The bakery and oven were left untouched until after the war when the family returned and resumed operations.
Mr Lim’s father obtained sole ownership of the bakery in 1960, and ran the business until his death in 2003.
THE BAKERY'S TURNING POINT
From its founding until 2003, the bakery sold only French loaves and sandwich loaves. Its best-seller had yet to exist.
But after his father’s death, Mr Lim and his son, Lim Toh Shian, held a discussion on how to generate a higher profit margin for the bakery.
It was a watershed moment for Hiap Joo as the bakery had been on a downward spiral and was heading towards bankruptcy.
But Toh Shian, 40, had an idea to bake banana cakes and buns with filling such as coconut, red bean, kaya, ikan bilis, otah and potato curry.
The idea proved to be fruitful as Hiap Joo’s popularity rose. Scores of customers, from as far as Singapore and Kuala Lumpur, would brave long queues to buy packs of the banana cakes.
“It was a turning point for Hiap Joo,” said Toh Shian.
“For the first five years or so, we worked really hard — me, my father and my two uncles. We worked long hours to get the batter (for the banana cake) right. Soon, we managed to turn a huge profit.”
Due to its popularity, they bake the banana cakes non-stop from 11am till 5pm each day.

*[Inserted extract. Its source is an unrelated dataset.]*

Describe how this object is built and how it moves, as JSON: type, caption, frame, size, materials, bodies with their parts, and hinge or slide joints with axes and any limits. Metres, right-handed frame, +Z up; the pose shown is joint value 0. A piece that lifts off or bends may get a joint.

To preserve the quality, Mr Lim is particular on the recipe, the ingredients and even the materials. He insists on a specific type of banana - berangan - which has a slightly dry and starchy texture.
The wood he uses for the oven is from a rubber or bakau tree.

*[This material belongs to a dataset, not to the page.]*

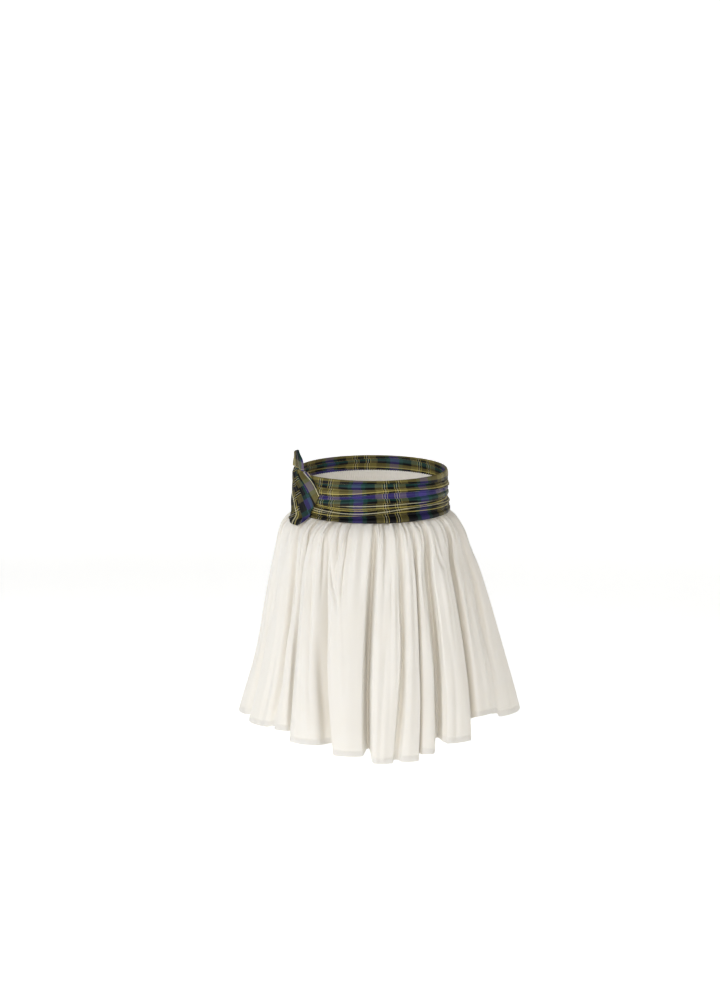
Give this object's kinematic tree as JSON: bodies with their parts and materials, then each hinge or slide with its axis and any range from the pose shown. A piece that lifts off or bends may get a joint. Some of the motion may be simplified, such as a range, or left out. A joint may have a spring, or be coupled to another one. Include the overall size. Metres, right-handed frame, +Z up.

The prices of these logs have increased over the years, but he found the right supplier from Peninsular Malaysia to ensure the Hiap Joo banana cake brand is preserved.
“If we use a different kind of baking pan, the cake wouldn’t rise nicely. It just didn’t work,” said Mr Lim.
Although he insisted on using the same oven, he has relented to Toh Shian’s request to use a modern food processor, so that the bakery can whip eggs, banana and flour in 15 minutes, instead of the manual way which could take up to an hour.
Toh Shian, who started working at Hiap Joo at 18 after he finished secondary school, explained that it is important to find the balance between coarsely and finely mashed mixture.
“The banana needs to be slightly chunky, which gives the bread its moist, gooey texture,” said Toh Shian.
“We want a little pulp to make the cake lighter, fluffier,” he added.
NO PLANS TO EXPAND FOR NOW
Following the bakery’s success over the last 17 years, will Hiap Joo consider to expand its business, or even open one outlet in Singapore where it has a large fan base?
“We thought about it but that would mean moving away from our traditional baker style of operation, using a wood-fired oven for our cakes and buns,” said Toh Shian.
“But we decided against it because we don’t want to compromise on our quality,” he added.
Mr Lim concurred, adding that an expansion could eventually hurt Hiap Joo’s brand in the long run.
“The economy is uncertain and many bakeries in Malaysia have closed down recently,” said Mr Lim. “We don’t want to risk making our cakes taste different. Consistency is most important.”